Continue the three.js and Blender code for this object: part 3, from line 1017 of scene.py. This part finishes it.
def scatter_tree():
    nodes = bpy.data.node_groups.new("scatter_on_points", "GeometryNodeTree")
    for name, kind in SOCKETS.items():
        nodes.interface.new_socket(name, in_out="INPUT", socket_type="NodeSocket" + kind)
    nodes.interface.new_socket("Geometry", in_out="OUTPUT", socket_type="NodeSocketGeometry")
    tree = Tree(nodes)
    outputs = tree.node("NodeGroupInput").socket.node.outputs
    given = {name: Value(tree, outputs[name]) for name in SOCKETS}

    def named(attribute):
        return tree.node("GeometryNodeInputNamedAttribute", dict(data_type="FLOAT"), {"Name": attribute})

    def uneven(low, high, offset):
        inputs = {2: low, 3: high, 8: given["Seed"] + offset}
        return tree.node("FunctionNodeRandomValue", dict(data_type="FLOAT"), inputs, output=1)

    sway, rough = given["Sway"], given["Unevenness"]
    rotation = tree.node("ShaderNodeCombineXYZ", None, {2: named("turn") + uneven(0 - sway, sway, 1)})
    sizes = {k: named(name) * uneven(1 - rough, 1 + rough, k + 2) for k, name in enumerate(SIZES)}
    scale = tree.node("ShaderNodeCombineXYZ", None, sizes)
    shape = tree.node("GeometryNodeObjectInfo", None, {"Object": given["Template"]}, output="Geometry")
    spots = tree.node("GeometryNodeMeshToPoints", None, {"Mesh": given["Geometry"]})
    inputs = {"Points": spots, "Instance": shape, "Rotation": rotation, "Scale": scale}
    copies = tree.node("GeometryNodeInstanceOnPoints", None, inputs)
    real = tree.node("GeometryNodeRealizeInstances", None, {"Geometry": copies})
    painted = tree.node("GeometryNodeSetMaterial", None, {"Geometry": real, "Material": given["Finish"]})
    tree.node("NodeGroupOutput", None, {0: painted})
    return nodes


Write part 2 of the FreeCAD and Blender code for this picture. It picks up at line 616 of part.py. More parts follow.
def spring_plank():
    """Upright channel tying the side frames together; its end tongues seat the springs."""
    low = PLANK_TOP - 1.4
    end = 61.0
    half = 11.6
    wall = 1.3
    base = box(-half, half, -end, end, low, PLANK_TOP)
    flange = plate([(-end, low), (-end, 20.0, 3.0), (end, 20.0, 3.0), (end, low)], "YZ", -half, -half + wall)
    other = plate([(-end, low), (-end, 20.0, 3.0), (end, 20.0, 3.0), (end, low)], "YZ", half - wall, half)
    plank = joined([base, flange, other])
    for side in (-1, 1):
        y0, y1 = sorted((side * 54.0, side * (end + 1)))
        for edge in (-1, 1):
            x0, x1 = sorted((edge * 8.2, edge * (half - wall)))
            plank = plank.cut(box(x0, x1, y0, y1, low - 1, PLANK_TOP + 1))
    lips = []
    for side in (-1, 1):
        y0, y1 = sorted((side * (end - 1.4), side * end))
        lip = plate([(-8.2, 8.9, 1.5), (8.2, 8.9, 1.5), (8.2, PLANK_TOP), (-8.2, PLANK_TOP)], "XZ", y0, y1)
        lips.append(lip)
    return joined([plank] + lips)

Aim
Find "Blender". Copy every line it occurs in.

Response to this task
Continue the three.js and Blender code for this object: part 3, from line 1017 of scene.py. This part finishes it.
Write part 2 of the FreeCAD and Blender code for this picture. It picks up at line 616 of part.py. More parts follow.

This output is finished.